# getting bath bombs to release from molds?



## paillo

bath bombs are not my friend. gave up on them a year ago and decided to try again. success at last, woohoo!

but i can't get a few of them to release from the molds. i let them sit overnight to harden, and now have tried freezing, banging, and a lot of profanity.

suggestions? thanks!!!!

i used baking soda, cornstarch, citric acid, natrasorb (tapioca starch), epsom salts, pink clay, rice bran oil and 99 percent alcohol.


----------



## Hazel

I have two molds which are very deep and detailed. I have to put a little mineral oil in them as a coating so I can get bath bombs out of them. It's the only thing I've found to work.

However, I know several people have mentioned using food grade silicone spray to help with unmolding. I haven't tried it yet. HTH


----------



## paillo

thanks hazel! yeah, i should have thought to oil the molds a bit, esp since they're brand new and unseasoned. may just sacrifice the remaining two and start anew


----------



## lsg

I dust the inside of my molds with cornstarch.


----------



## Hazel

lsg said:
			
		

> I dust the inside of my molds with cornstarch.

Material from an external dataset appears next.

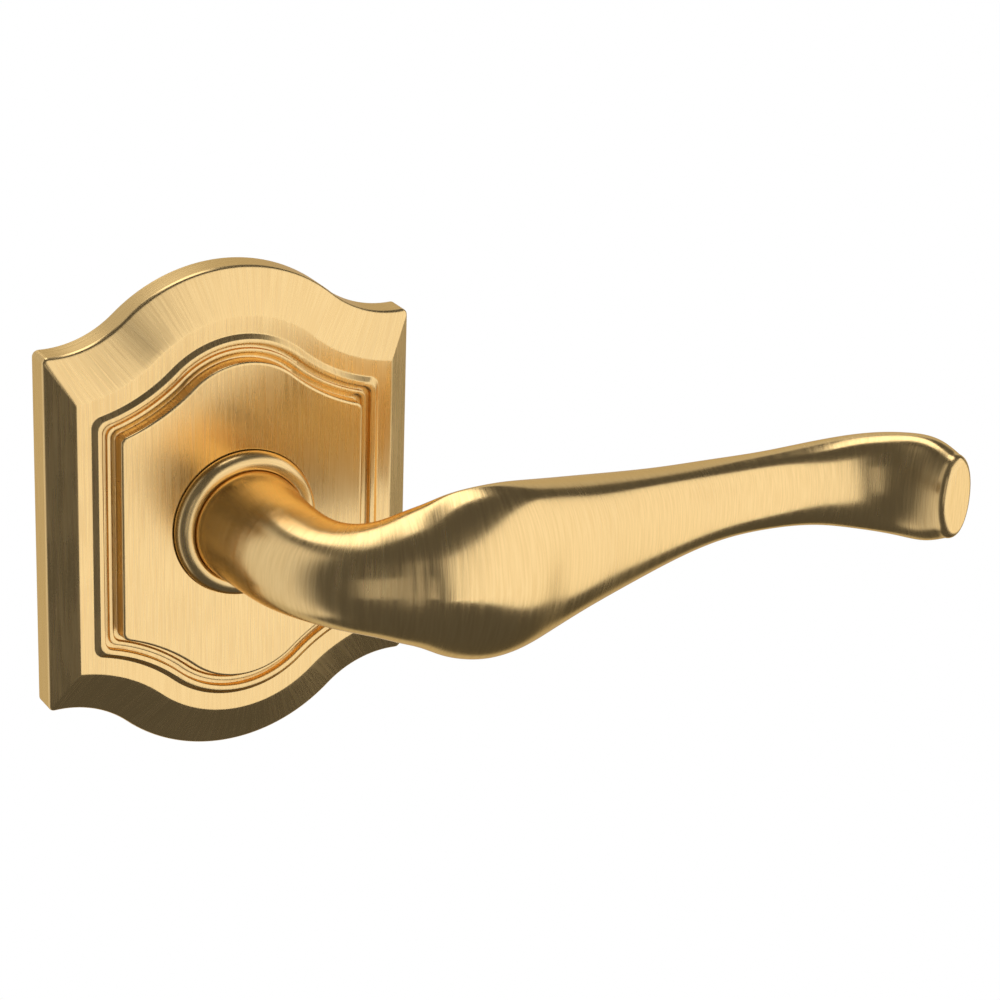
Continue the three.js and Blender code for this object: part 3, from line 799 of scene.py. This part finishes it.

I never thought of cornstarch. If you oil the molds and then dust them, it would be just like if you were preparing a pan for a cake. I'll have to try this idea. Thanks for the suggestion!

Paillo - 

Can you crumble the bombs up? I had a batch fall apart on me (I was experimenting and it didn't work) so I poured the mixture into a tube. If you add some SLS or LAL powder, it would make it like a bubble bath. You could also melt some shea or cocoa butter, mix it into the bath bomb crumblies so you make bath melts.


----------



## paillo

i will definitely crumble up the last stubborn bomb -- matter of fact i would like to take a hammer to do the crumbling  i got the other one out, but not without cracking both sides of my mold, sigh...

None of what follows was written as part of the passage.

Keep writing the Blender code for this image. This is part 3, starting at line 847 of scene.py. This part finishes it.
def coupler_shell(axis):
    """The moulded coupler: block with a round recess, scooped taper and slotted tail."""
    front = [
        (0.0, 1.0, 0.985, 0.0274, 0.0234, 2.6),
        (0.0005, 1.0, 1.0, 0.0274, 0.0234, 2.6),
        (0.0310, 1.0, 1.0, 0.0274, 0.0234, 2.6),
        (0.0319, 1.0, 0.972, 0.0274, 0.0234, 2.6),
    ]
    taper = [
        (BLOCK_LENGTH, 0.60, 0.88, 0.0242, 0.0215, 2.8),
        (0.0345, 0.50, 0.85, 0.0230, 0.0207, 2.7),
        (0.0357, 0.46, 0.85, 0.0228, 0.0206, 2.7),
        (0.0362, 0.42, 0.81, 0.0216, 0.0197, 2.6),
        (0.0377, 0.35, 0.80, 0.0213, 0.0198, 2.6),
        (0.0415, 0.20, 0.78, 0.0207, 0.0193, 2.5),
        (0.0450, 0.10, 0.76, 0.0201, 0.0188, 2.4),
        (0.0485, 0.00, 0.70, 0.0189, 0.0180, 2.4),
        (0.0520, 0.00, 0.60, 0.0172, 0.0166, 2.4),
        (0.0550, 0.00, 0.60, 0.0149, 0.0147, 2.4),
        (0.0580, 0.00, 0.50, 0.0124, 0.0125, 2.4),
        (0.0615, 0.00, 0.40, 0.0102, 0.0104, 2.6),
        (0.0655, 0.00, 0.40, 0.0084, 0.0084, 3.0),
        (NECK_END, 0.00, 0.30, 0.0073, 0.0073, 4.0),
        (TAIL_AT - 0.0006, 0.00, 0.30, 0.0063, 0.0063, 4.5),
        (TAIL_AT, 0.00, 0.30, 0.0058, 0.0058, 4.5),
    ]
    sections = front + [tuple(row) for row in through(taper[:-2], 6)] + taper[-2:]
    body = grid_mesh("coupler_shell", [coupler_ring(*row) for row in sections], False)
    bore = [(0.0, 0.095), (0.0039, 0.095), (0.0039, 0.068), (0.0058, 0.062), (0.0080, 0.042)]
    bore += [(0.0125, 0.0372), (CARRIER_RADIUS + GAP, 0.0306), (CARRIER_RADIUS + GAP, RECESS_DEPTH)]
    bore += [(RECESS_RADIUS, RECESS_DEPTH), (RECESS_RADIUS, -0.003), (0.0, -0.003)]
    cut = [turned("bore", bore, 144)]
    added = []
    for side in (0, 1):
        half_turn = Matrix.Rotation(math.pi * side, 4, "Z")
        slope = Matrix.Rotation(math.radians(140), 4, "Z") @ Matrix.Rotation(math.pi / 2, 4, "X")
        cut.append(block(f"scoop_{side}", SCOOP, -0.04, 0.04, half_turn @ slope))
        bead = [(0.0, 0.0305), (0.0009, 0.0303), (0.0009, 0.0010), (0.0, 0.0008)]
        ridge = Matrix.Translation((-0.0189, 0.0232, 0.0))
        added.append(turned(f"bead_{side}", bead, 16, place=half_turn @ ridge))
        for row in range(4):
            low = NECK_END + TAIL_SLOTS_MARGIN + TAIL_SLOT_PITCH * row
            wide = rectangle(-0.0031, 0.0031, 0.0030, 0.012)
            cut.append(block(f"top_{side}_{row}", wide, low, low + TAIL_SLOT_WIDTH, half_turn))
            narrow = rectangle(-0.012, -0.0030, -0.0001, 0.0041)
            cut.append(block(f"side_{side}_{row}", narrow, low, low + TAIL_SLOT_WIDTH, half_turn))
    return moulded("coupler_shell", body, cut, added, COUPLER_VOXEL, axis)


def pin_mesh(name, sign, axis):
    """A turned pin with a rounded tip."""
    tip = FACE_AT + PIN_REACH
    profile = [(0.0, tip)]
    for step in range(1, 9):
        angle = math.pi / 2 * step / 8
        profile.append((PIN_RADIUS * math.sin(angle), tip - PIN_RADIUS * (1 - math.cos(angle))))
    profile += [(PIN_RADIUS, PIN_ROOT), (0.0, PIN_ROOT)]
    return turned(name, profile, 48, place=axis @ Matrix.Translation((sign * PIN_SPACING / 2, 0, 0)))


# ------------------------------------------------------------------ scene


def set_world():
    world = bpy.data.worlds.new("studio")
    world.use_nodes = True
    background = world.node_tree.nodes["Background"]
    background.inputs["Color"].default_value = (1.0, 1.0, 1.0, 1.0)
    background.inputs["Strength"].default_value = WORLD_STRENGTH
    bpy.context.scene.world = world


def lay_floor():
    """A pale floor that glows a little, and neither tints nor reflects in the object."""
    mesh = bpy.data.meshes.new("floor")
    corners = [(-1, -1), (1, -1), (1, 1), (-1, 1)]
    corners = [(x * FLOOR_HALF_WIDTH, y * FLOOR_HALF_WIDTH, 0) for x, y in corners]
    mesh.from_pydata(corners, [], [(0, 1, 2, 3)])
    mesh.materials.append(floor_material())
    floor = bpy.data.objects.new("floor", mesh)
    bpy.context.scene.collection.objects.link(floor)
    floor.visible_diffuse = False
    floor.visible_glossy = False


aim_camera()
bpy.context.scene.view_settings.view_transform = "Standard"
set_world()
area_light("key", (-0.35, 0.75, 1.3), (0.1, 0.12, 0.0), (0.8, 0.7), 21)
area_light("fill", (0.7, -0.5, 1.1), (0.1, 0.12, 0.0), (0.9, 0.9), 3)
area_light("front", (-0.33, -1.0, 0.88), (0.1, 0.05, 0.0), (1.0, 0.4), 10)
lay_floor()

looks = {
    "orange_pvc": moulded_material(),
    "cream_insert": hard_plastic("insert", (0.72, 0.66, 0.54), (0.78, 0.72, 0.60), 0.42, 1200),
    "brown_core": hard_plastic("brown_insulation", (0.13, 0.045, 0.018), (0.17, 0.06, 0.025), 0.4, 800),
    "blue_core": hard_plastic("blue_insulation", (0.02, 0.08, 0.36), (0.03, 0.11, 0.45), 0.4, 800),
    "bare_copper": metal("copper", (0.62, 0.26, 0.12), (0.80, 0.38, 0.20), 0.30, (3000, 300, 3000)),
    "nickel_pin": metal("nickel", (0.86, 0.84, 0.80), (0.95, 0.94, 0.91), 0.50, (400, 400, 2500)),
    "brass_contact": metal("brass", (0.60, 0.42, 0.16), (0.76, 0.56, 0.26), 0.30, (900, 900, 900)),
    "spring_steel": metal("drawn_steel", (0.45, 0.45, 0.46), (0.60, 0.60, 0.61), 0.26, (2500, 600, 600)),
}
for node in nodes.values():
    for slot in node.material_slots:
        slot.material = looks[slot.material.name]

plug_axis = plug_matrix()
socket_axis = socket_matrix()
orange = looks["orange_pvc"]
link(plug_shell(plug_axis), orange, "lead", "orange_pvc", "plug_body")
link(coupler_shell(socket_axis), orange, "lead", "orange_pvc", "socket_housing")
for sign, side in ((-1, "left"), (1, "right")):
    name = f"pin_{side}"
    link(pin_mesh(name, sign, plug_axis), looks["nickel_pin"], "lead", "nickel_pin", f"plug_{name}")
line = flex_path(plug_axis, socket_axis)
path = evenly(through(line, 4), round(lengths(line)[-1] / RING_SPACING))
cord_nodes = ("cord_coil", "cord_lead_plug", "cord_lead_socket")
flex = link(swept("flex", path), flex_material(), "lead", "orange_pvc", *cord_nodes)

i have a bunch of those little cheap candy molds (about $1 at michaels). i just cut one up and made mini-molds out of them, gonna try another batch of bombs with these, and report back in.

thanks for the encouragement. good suggestions for salvaging failed bath bombs! i will definitely get a chance to use them all


----------



## lsg

You can put these crumbled bath bombs in little organza bags or soluble paper pkts. and use them that way.


----------



## Brezo11

lsg said:


> I dust the inside of my molds with cornstarch.


Hey! I know this is from years ago but I have a question- what did you do to get the cornstarch off your bath bomb once it was unmolded? I love the idea of cornstarch helping them come out of the mold but then my bath bomb is covered in powder...


----------



## lsg

Whatever sticks to the bath bomb can usually be rubbed off.


----------